3. Once you have a team ready for battle, it’s time to look into your business plan. No, this step doesn’t mean creating a 20-page detailed outline of what you’re 305 year financial projections look like, but more so where money will be coming in, marketing plan and estimated costs for the following year. Here’s my tips on this from what I learned when I was running my shop:

– Create a Google Docs (Redirecting...) Excel sheet and create a basic balance sheet. The columns should be Description, Income, Expense.
- Fill out the expenses you believe you’ll incur. This includes: A printing press, a 4×4 should do at the beginning, dryer, washing booth, pressure washer, 6+ silk screens that are 100dpi, ink (International Coatings colors: lots of White, Black, Blue, Yellow, Green, and other basic colors), squeegee’s, emulsion, emulsion-safe lights for your dark room and emulsion coater. I’m sure there’s a few things I’m missing but generally starting printing kits has all this included you’ll need. Other non-print related expenses are: 500 business cards, logo designed by a professional (99designs.com) and 500 postcards with all your information and a 10% first-time customer coupon on the front (vistaprint.com). These expenses are all called “sunk costs”.
- Once you’ve thought of everything possible that’s expense related, time to figure out income. If this business will be your full-time job, don’t forget to factor in a livable salary. Grab a Tax ID from your states website and create an account at TSCApparel or a similar wholesaler and check out the garment prices. When calculating income, don’t forget to calculate garment costs per job. I’ve attached an example pricing sheet you can use to help calculate what you should charge per job. You should now understand the target amount of income you need to survive.
- Time to check out your market. We were located at a Big 10 college town, which has 40,000+ students, and a surrounding town. Everyone loved wearing our university color, making their own shirts for clubs, Greek organization, barcrawls and more. This means plenty of business we could tackle. I would recommend looking at your town, how large it is, approximately what percentage of people wear custom shirts and how many printers are already in the area. If these factors make your business look favorable then continue.
- Start thinking about your marketing plan. How will you acquire new customers? I would start with posting those flyers you purchased from VistaPrint.com all around town in the most trafficked areas. Then gather email lists from your address book and your business partners’ to mass email. You’re going to want to include a small percentage off in the email to entice them to try out your printing services. This was key to convert potential customers into buyers. Since we were in a college town, most people check their email, making this marketing method our most efficient (along with email being a free platform).

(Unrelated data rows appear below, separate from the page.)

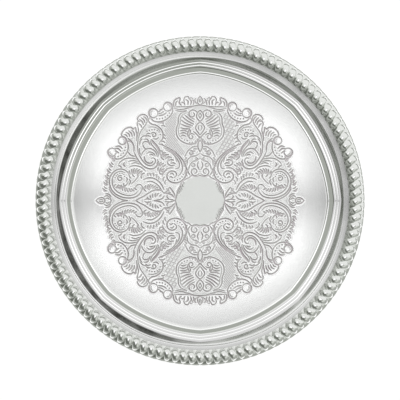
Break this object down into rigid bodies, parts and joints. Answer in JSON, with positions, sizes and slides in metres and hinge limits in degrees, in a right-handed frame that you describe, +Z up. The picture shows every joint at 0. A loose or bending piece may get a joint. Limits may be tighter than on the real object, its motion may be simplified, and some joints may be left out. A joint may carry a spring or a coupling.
{
  "type": "round salver",
  "caption": "Round silver-plated salver with a bowed octagonal well, an engraved centre and an applied border of slanted gadroons.",
  "frame": {"origin": "on the salver's axis, at the underside of the well, on the surface that it stands on", "axes": "+Z up out of the well, +X through one corner of the eight-sided well, +Y through the corner a quarter turn on"},
  "size_m": [0.305, 0.305, 0.017],
  "materials": {
    "plated_sheet": "bright silver plate, polished, with flat-chased ornament",
    "plated_border": "bright silver plate, struck, darker in the hollows",
    "soft_solder": "dull grey tin-lead solder"
  },
  "bodies": {
    "root": {"tray_plate": "plated_sheet", "gadroon_border_1": "plated_border", "gadroon_border_2": "plated_border", "gadroon_border_3": "plated_border", "gadroon_border_4": "plated_border", "border_filling_1": "soft_solder", "border_filling_2": "soft_solder", "border_filling_3": "soft_solder", "border_filling_4": "soft_solder"}
  },
  "joints": []
}
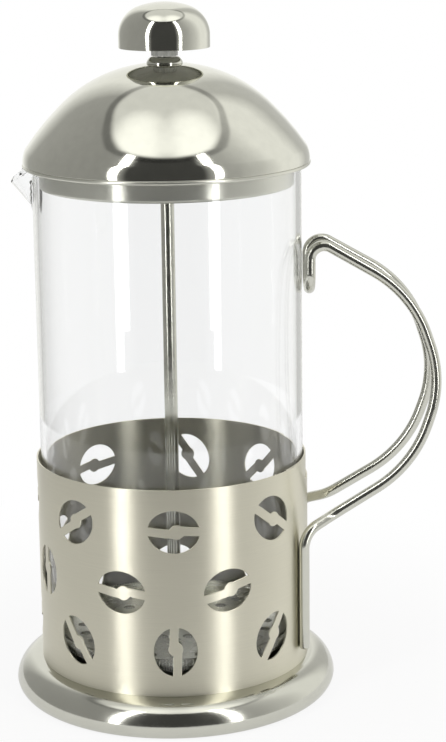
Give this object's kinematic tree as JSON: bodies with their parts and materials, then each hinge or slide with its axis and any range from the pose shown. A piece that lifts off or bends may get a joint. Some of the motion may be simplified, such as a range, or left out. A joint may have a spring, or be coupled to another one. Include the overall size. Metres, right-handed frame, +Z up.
{
  "type": "french press",
  "caption": "Glass beaker in a punched steel frame with a bent wire handle, domed metal lid and a sliding plunger with strainer.",
  "frame": {"origin": "on the floor under the middle of the round foot", "axes": "+Z up along the rod, +X through the handle, -X through the pouring spout"},
  "size_m": [0.162, 0.1224, 0.2606],
  "materials": {
    "polished_steel": "mirror polished stainless steel",
    "brushed_steel": "fine horizontal brushing",
    "polished_wire": "bright drawn stainless wire",
    "strainer_steel": "satin pressed steel",
    "woven_steel": "fine woven wire cloth",
    "plated_steel": "bright plated",
    "glass": "clear heat-proof glass",
    "milky_polymer": "translucent natural polypropylene"
  },
  "bodies": {
    "frame": {"base_foot": "polished_steel", "base_floor": "brushed_steel", "sleeve": "brushed_steel", "handle_wire": "polished_wire"},
    "beaker": {"beaker": "glass"},
    "lid": {"lid_dome": "polished_steel", "lid_insert": "brushed_steel", "lid_bush": "plated_steel", "bush_nut": "plated_steel"},
    "plunger": {"plunger_rod": "polished_wire", "knob_core": "milky_polymer", "knob_nut": "plated_steel", "knob_cap": "polished_steel", "hub_nut": "plated_steel", "hub_washer": "plated_steel", "cross_plate": "strainer_steel", "filter_mesh": "woven_steel", "edge_coil": "strainer_steel", "spreader_plate": "strainer_steel", "hub_collar": "plated_steel"}
  },
  "joints": [
    {"name": "beaker_lift", "type": "slide", "parent": "frame", "child": "beaker", "axis": [0, 0, 1], "range_m": [0, 0.085]},
    {"name": "lid_lift", "type": "slide", "parent": "beaker", "child": "lid", "axis": [0, 0, 1], "range_m": [0, 0.19]},
    {"name": "plunger_press", "type": "slide", "parent": "lid", "child": "plunger", "axis": [0, 0, 1], "range_m": [0, 0.167]}
  ]
}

4. Build, push, reiterate. This should be your motto. You want to get your business going fast and as low cost as possible (we ever did without a storefront and delivered all orders to their home). Find someone who’s printing in town that can show you the best methods of getting your jobs done quickly and efficiently. If this isn’t an options, watching many YouTube videos so you can understand the process. The less errors you make, the better off you’ll be. This takes time but make sure you learn from each job.

5. Customer interaction is crucial and will help create loyal customers. Give them little treats inside their shirt boxes that put a smile on their face. This could be as simple a hand-written Thank You note or a lollipop. Small details add up.

6. Focus on long-term growth, don’t skimp to save pennies and do the right thing when dealing with customers.

7. Lastly, have fun with it! Print funny shirts for your friends and enjoy what you do. There’s nothing worse than going to a job you hate everyday, life is too short.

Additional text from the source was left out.